The earlier professional fieldworkers were always in a great hurry. Their quick visits to native peoples sometimes lasted only a few days, and seldom more than a few weeks. Survey research of this kind can be a useful preliminary to intensive studies and elementary ethnological classifications can be derived from it, but it is of little value for an understanding of social life. The position is very different today when, as I have said, one to three years are devoted to the study of a single people. This permits observations to be made at every season of the year, the social life of the people to be recorded to the last detail, and conclusions to be tested systematically.

However, given even unlimited time for research, the anthropologist will not produce a good account of the people he is studying unless he can put himself in a position which enables him to establish ties of intimacy with them, and to observe their daily activities from within, and not from without, their community life.

He must live as far as possible in their villages and camps, where he is, again as far as possible, physically and morally part of the community.

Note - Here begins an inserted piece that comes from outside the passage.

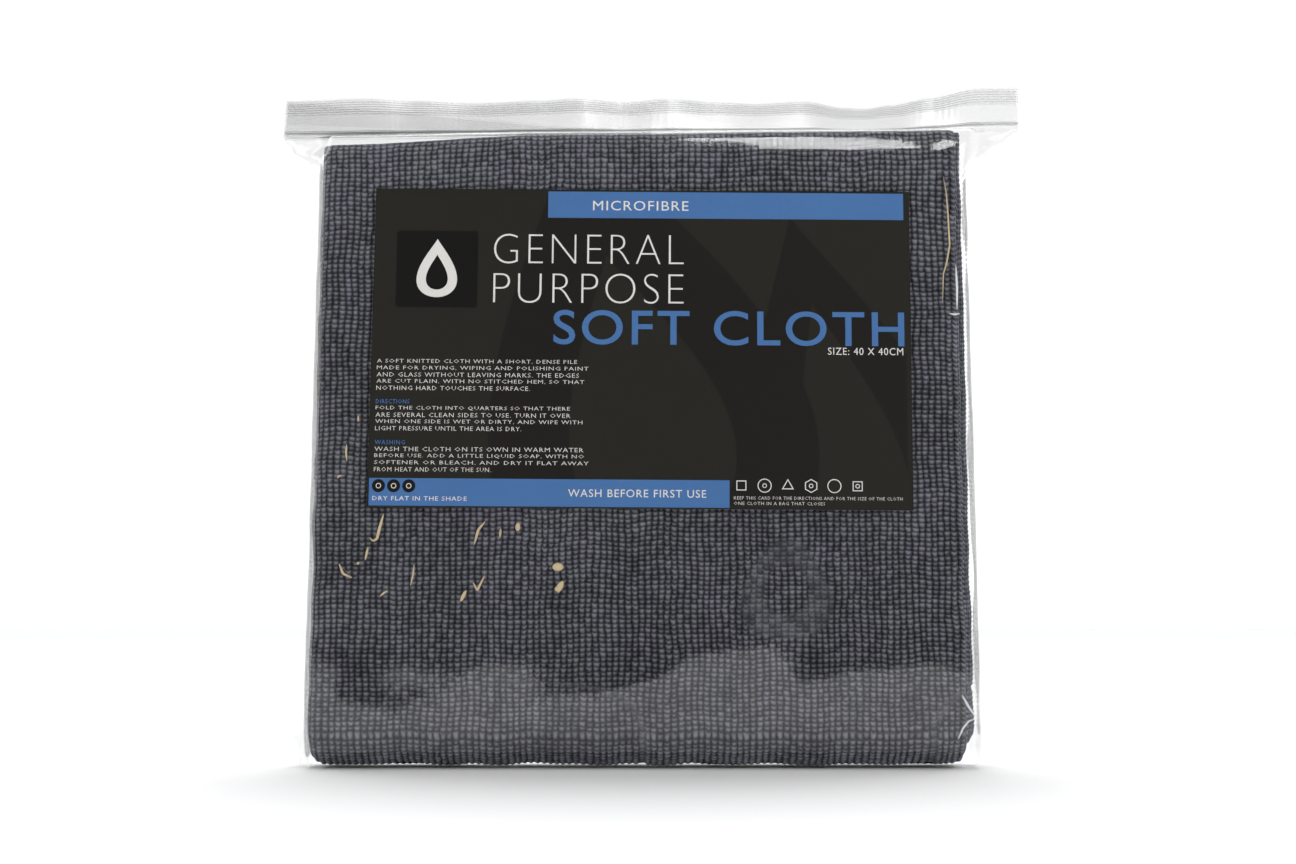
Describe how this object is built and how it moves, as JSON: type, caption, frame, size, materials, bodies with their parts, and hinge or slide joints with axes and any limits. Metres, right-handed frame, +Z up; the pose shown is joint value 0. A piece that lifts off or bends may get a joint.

He then not only sees and hears what goes on in the normal everyday life of the people as well as less common events, such as ceremonies and legal cases, but by taking part in those activities in which he can appropriately engage, he learns through action as well as by ear and eye what goes on around him. This is very unlike the situation in which records of native life were compiled by earlier anthropological fieldworkers, and also by missionaries and administrators, who, living out of the native community and in mission stations or government posts, had mostly to rely on what a few informants told them. If they visited native villages at all, their visits interrupted and changed the activities they had come to observe.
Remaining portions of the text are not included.